● **Input**

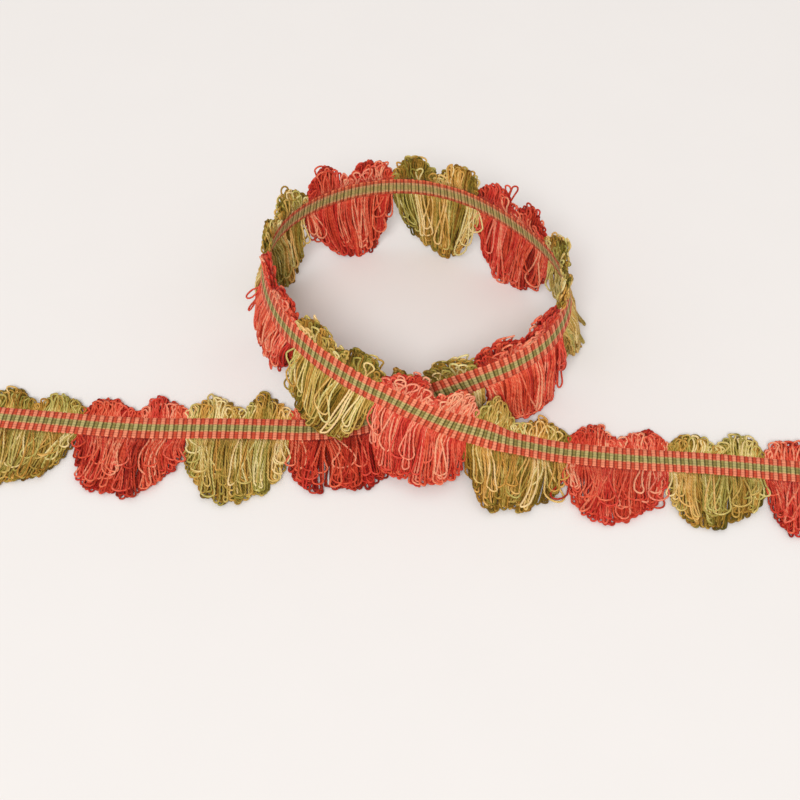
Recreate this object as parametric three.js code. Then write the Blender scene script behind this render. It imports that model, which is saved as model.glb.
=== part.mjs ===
// A cut length of fan edge trim, laid on a table with one standing loop in its middle.
// Millimetres, +Z up, the table at z = 0. The strand enters at the left, passes under, runs
// round the loop anticlockwise as seen from above, passes over itself and leaves at the right.
import * as THREE from 'three';

// Sizes of the trim
const bandWidth = 8.0;
const bandThickness = 1.4;
const yarnGap = 0.5;
const backingWidth = 1.5;
const fringeThickness = 1.6;
const fanLength = 19.6;
const scallopLength = 7.6;

// How one repeat is divided
const locksPerFan = 8;
const lockGap = 0.55;
const repeatMargin = 0.25;
const bandStepsPerFan = 12;
const pathStepsPerFan = 24;
const scallopsPerFan = 2;

// How far the locks of a hanging fan draw together at their tips, and how much shorter
// those of a flat fan lie in their waves
const gathering = 0.26;
const slack = 0.05;

// The outline of the fans and scallops: how full a fan is to its ends, how low the valley
// between two scallops lies, and how much both vary from place to place
const fanFullness = 2.4;
const scallopValley = 0.25;
const fanVariation = 0.04;
const scallopVariation = 0.06;

// Where the strand starts
const startX = -121.3;
const startY = -6.9;

// The way of the strand, a row for each place where it changes. At is counted in fans from
// the start. Then come the width of a fan there, the way the band heads (degrees
// anticlockwise from +X), its lean (0 lies face up, 90 stands on edge), the height of its
// middle, how steeply the fans fall (0 lies flat, 90 hangs straight, more swings inward),
// the height of whatever the fan tips lie on, and how far the scallops lean outward from
// the band's own plane.
const rows = [
  { at: 0, width: 29, heading: -6, lean: 0, height: 0.7, fall: 0, rest: 0, splay: 0 },
  { at: 1, width: 31, heading: -6, lean: 0, height: 0.7, fall: 0, rest: 0, splay: 0 },
  { at: 2, width: 30, heading: 0, lean: 0, height: 0.7, fall: 0, rest: 0, splay: 0 },
  { at: 3, width: 28.5, heading: -2, lean: 0, height: 0.7, fall: 0, rest: 0, splay: 0 },
  { at: 3.6, width: 28.5, heading: 7, lean: 0, height: 1.6, fall: 2, rest: 0, splay: 0 },
  { at: 4, width: 30, heading: 5, lean: 9, height: 4.6, fall: 15, rest: 0, splay: 0 },
  { at: 4.5, width: 30, heading: 6, lean: 45, height: 12, fall: 55, rest: 0, splay: 42 },
  { at: 5, width: 29.5, heading: 12, lean: 80, height: 18.3, fall: 95, rest: 0, splay: 20 },
  { at: 5.5, width: 29.5, heading: 33, lean: 79, height: 21.5, fall: 80, rest: 0, splay: 20 },
  { at: 6, width: 30.5, heading: 63, lean: 78, height: 23.2, fall: 82, rest: 0, splay: 20 },
  { at: 6.5, width: 30.5, heading: 94.5, lean: 77, height: 23.7, fall: 80, rest: 0, splay: 22 },
  { at: 7, width: 29, heading: 121, lean: 76, height: 23.9, fall: 90, rest: 0, splay: 25 },
  { at: 8, width: 28, heading: 145, lean: 77, height: 23.9, fall: 104, rest: 0, splay: 35 },
  { at: 9, width: 29, heading: 183, lean: 77, height: 23.9, fall: 105, rest: 0, splay: 38 },
  { at: 10, width: 29.5, heading: 221, lean: 77, height: 23.9, fall: 105, rest: 0, splay: 36 },
  { at: 11, width: 29, heading: 272, lean: 77, height: 23.9, fall: 84, rest: 0, splay: 20 },
  { at: 12, width: 29.5, heading: 309, lean: 77, height: 23.7, fall: 75, rest: 2.6, splay: 10 },
  { at: 13, width: 29, heading: 337, lean: 79, height: 19.5, fall: 52, rest: 3, splay: 5 },
  { at: 13.5, width: 29, heading: 348, lean: 78, height: 15, fall: 30, rest: 3, splay: 0 },
  { at: 14, width: 29.5, heading: 362, lean: 54, height: 9, fall: 24, rest: 2.6, splay: 0 },
  { at: 14.5, width: 29.5, heading: 355, lean: 4, height: 2.8, fall: 5, rest: 0, splay: 0 },
  { at: 15, width: 28.5, heading: 352, lean: 0, height: 0.7, fall: 0, rest: 0, splay: 0 },
  { at: 16, width: 27, heading: 356, lean: 0, height: 0.7, fall: 0, rest: 0, splay: 0 },
  { at: 17, width: 29, heading: 353, lean: 0, height: 0.7, fall: 0, rest: 0, splay: 0 },
  { at: 18, width: 29, heading: 354, lean: 0, height: 0.7, fall: 0, rest: 0, splay: 0 },
];
const fanCount = rows[rows.length - 1].at;

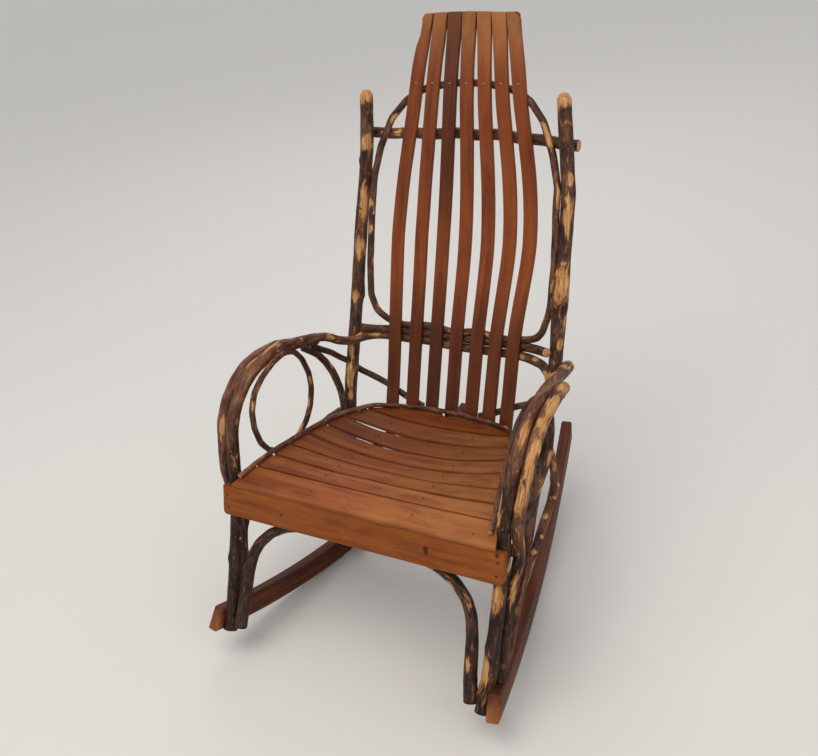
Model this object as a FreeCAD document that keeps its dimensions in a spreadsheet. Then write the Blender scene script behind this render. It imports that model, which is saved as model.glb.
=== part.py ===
import FreeCAD, Part
import math
import os
import Sketcher
from FreeCAD import Placement, Rotation, Vector

# Hickory rocking chair: bent saplings with the bark on, oak slats, sawn oak rockers.
# The chair faces -Y, +X is to the right of someone looking at its front, +Z is up.
# Sizes are in millimetres. While it is built, y is measured back from the top edge of
# the front board and z up from the floor; at the end everything moves back together so
# that the origin lies under the middle of the chair.

os.makedirs("parts", exist_ok=True)
doc = FreeCAD.newDocument("hickory_rocker")

# Driving sizes
SIZES = {
    "clearance": 0.3,
    # Rockers, sawn from board
    "rocker_arc_radius": 1300.0,
    "rocker_depth": 46.0,
    "rocker_thickness": 25.0,
    "rocker_front_reach": 279.0,
    "rocker_rear_reach": 586.0,
    "rocker_nose_slope": 28.0,
    "rocker_tail_slope": 6.0,
    "rocker_toe_in_degrees": 11.9,
    "rocker_edge_chamfer": 2.5,
    "contact_setback": 174.0,
    "rest_lean_degrees": 6.8,
    "front_leg_spread": 284.0,
    # Back posts
    "post_radius": 14.0,
    "post_foot_radius": 15.5,
    "post_height": 993.0,
    "post_foot_lift": 22.0,
    "post_foot_setback": 293.0,
    "post_top_setback": 521.0,
    "post_waist_spread": 240.5,
    "post_top_spread": 217.0,
    "right_post_inward_bend": 20.0,
    # Front leg and arm, one bent sapling each side, and the second bow beside it
    "arm_radius": 13.0,
    "leg_radius": 12.5,
    "arm_height": 529.0,
    "arm_spread": 300.5,
    "arm_reach": 415.0,
    "leg_foot_lift": 14.0,
    "leg_foot_advance": 80.0,
    "outer_arm_reach": 268.0,
    "outer_bow_radius": 11.8,
    "outer_bow_front_radius": 10.8,
    "outer_foot_setback": 28.0,
    "outer_foot_radius": 10.4,
    # Hoops and braces of the sides
    "hoop_radius": 6.3,
    "hoop_length": 206.0,
    "hoop_drop": 201.0,
    "hoop_setback": 187.0,
    "arm_brace_radius": 8.0,
    "arm_brace_setback": 300.0,
    "arm_brace_foot_lift": 9.2,
    "diagonal_radius": 7.0,
    "diagonal_setback": 322.0,
    "diagonal_end_spread": 68.0,
    "diagonal_end_height": 350.0,
    "side_brace_radius": 8.5,
    "side_brace_foot_setback": 5.0,
    "side_brace_spread": 309.0,
    "side_brace_end_height": 322.0,
    "side_rail_radius": 9.0,
    "front_arch_radius": 10.5,
    "front_arch_drop": 69.0,
    "front_arch_foot_height": 26.0,
    # Bows and rails of the back
    "upper_bow_radius": 9.5,
    "upper_bow_height": 504.5,
    "upper_bow_end_height": 519.0,
    "arm_bow_radius": 9.5,
    "arm_bow_drop": 44.0,
    "arm_bow_left_end_setback": 250.0,
    "arm_bow_right_end_drop": 58.0,
    "cross_rail_radius": 11.5,
    "cross_rail_height": 906.0,
    "cross_rail_left_overhang": 10.0,
    "cross_rail_right_overhang": 16.0,
    "cross_rail_right_drop": 7.0,
    "back_hoop_radius": 7.5,
    "back_hoop_top_height": 1014.0,
    "back_hoop_half_width": 209.0,
    # Back slats
    "slat_width": 28.0,
    "slat_thickness": 9.5,
    "slat_top_height": 1138.0,
    "slat_foot_height": 300.0,
    "slat_foot_setback": 381.6,
    "slat_fan_shift": 3.5,
    "slat_top_setback": 577.0,
    "slat_bulge_pitch": 50.2,
    "cleat_width": 206.0,
    "cleat_height": 30.0,
    "cleat_thickness": 9.0,
    "cleat_drop": 5.0,
    "cleat_corner_radius": 8.0,
    # Seat
    "board_width": 610.0,
    "board_height": 61.0,
    "board_thickness": 16.0,
    "board_lean_degrees": 11.0,
    "board_corner_radius": 9.0,
    "board_edge_round": 2.5,
    "seat_advance": 4.0,
    "seat_depth": 385.0,
    "seat_half_width": 280.0,
    "seat_front_height": 334.0,
    "seat_side_rise": 31.0,
    "seat_dish": 33.0,
    "seat_slat_thickness": 9.0,
    "seat_slat_gap": 2.5,
    "seat_trim_radius": 5.0,
    "seat_trim_end_setback": 10.0,
    "batten_radius": 10.0,
    "batten_front_spread": 112.0,
    "batten_rear_spread": 92.0,
    "batten_front_setback": 14.0,
    "batten_rear_setback": 372.0,
    "stretcher_radius": 11.0,
    "front_stretcher_overhang": 10.0,
    "rear_rung_radius": 10.0,
    "rear_rung_height": 150.0,
    "nail_head_radius": 2.6,
    "nail_head_height": 1.2,
}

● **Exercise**
Exactly as they appear, please write out the lines from the opening of the listing above down to the line containing "const scallopVariation = 0.06;", with both end lines included.

● **Written solution**
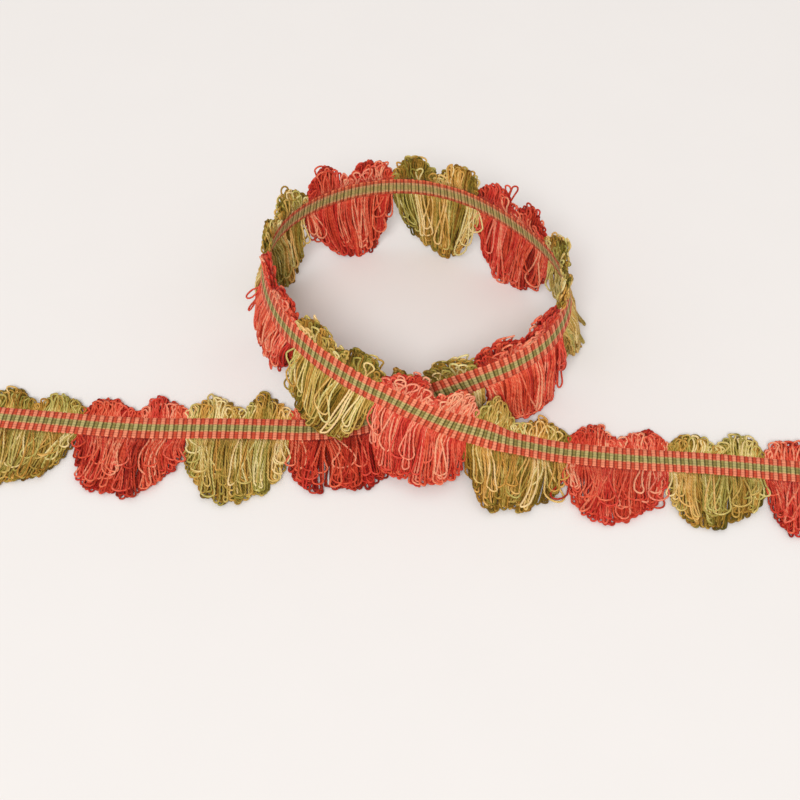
Recreate this object as parametric three.js code. Then write the Blender scene script behind this render. It imports that model, which is saved as model.glb.
=== part.mjs ===
// A cut length of fan edge trim, laid on a table with one standing loop in its middle.
// Millimetres, +Z up, the table at z = 0. The strand enters at the left, passes under, runs
// round the loop anticlockwise as seen from above, passes over itself and leaves at the right.
import * as THREE from 'three';

// Sizes of the trim
const bandWidth = 8.0;
const bandThickness = 1.4;
const yarnGap = 0.5;
const backingWidth = 1.5;
const fringeThickness = 1.6;
const fanLength = 19.6;
const scallopLength = 7.6;

// How one repeat is divided
const locksPerFan = 8;
const lockGap = 0.55;
const repeatMargin = 0.25;
const bandStepsPerFan = 12;
const pathStepsPerFan = 24;
const scallopsPerFan = 2;

// How far the locks of a hanging fan draw together at their tips, and how much shorter
// those of a flat fan lie in their waves
const gathering = 0.26;
const slack = 0.05;

// The outline of the fans and scallops: how full a fan is to its ends, how low the valley
// between two scallops lies, and how much both vary from place to place
const fanFullness = 2.4;
const scallopValley = 0.25;
const fanVariation = 0.04;
const scallopVariation = 0.06;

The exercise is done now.